STATED TASK: For each line below that includes the word "axis", make a copy.

* start INPUT FOR THIS TASK *

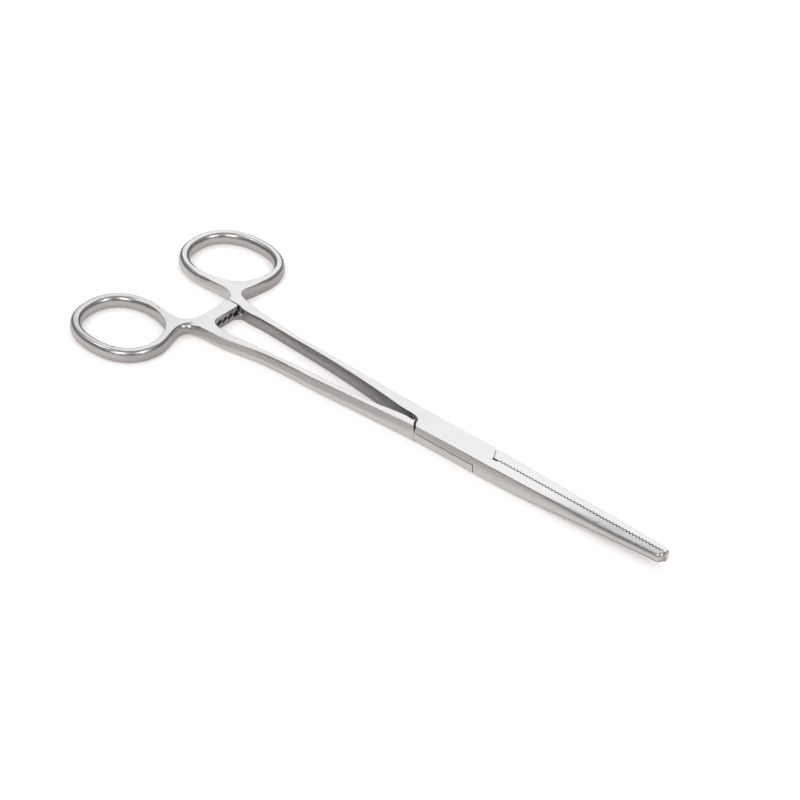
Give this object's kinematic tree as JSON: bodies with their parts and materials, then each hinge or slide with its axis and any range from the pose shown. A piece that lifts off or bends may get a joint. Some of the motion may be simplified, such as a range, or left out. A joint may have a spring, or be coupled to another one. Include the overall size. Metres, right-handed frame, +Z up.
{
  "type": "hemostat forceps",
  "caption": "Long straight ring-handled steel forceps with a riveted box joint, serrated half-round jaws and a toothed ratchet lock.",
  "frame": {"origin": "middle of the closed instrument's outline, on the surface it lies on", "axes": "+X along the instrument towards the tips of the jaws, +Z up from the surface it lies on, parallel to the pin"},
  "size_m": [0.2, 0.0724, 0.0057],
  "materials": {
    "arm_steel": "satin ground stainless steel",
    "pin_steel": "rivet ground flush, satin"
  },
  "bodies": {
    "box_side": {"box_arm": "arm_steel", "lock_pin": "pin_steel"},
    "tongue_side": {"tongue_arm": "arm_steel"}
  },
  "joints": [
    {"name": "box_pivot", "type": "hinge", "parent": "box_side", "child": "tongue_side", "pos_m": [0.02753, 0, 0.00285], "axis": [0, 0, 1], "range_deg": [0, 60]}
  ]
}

* end INPUT FOR THIS TASK *
* start INPUT FOR THIS TASK *

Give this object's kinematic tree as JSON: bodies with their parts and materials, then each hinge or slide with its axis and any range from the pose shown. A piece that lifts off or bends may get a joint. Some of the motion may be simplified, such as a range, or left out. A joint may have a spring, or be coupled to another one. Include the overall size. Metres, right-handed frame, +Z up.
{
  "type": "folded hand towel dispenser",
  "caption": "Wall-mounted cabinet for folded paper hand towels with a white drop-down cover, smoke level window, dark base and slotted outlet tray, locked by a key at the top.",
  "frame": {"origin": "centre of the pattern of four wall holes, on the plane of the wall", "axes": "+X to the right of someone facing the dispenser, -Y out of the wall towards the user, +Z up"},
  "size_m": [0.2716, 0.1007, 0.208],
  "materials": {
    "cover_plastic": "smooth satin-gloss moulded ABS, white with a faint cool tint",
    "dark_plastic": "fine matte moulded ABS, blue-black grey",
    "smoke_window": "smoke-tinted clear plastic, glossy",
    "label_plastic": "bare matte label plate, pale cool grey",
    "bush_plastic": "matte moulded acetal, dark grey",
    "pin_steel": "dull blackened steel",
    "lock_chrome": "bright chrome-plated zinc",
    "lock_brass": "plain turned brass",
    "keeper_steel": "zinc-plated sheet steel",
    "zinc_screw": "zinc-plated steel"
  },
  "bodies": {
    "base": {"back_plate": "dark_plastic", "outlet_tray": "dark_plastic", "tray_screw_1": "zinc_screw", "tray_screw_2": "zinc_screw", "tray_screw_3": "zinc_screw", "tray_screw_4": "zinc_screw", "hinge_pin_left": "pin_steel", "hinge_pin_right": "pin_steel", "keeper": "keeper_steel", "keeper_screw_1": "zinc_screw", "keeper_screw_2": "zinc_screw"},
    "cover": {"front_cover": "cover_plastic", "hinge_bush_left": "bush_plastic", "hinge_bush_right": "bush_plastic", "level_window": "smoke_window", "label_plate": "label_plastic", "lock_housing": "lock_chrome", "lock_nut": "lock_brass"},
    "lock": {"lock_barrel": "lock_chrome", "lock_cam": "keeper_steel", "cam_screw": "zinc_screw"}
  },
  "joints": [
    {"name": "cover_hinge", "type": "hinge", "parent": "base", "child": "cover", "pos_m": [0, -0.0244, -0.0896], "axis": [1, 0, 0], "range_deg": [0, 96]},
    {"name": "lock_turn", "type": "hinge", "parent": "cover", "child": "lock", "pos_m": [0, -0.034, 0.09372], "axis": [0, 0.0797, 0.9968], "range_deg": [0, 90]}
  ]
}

* end INPUT FOR THIS TASK *

RESULT:
Give this object's kinematic tree as JSON: bodies with their parts and materials, then each hinge or slide with its axis and any range from the pose shown. A piece that lifts off or bends may get a joint. Some of the motion may be simplified, such as a range, or left out. A joint may have a spring, or be coupled to another one. Include the overall size. Metres, right-handed frame, +Z up.
    {"name": "box_pivot", "type": "hinge", "parent": "box_side", "child": "tongue_side", "pos_m": [0.02753, 0, 0.00285], "axis": [0, 0, 1], "range_deg": [0, 60]}
Give this object's kinematic tree as JSON: bodies with their parts and materials, then each hinge or slide with its axis and any range from the pose shown. A piece that lifts off or bends may get a joint. Some of the motion may be simplified, such as a range, or left out. A joint may have a spring, or be coupled to another one. Include the overall size. Metres, right-handed frame, +Z up.
    {"name": "cover_hinge", "type": "hinge", "parent": "base", "child": "cover", "pos_m": [0, -0.0244, -0.0896], "axis": [1, 0, 0], "range_deg": [0, 96]},
    {"name": "lock_turn", "type": "hinge", "parent": "cover", "child": "lock", "pos_m": [0, -0.034, 0.09372], "axis": [0, 0.0797, 0.9968], "range_deg": [0, 90]}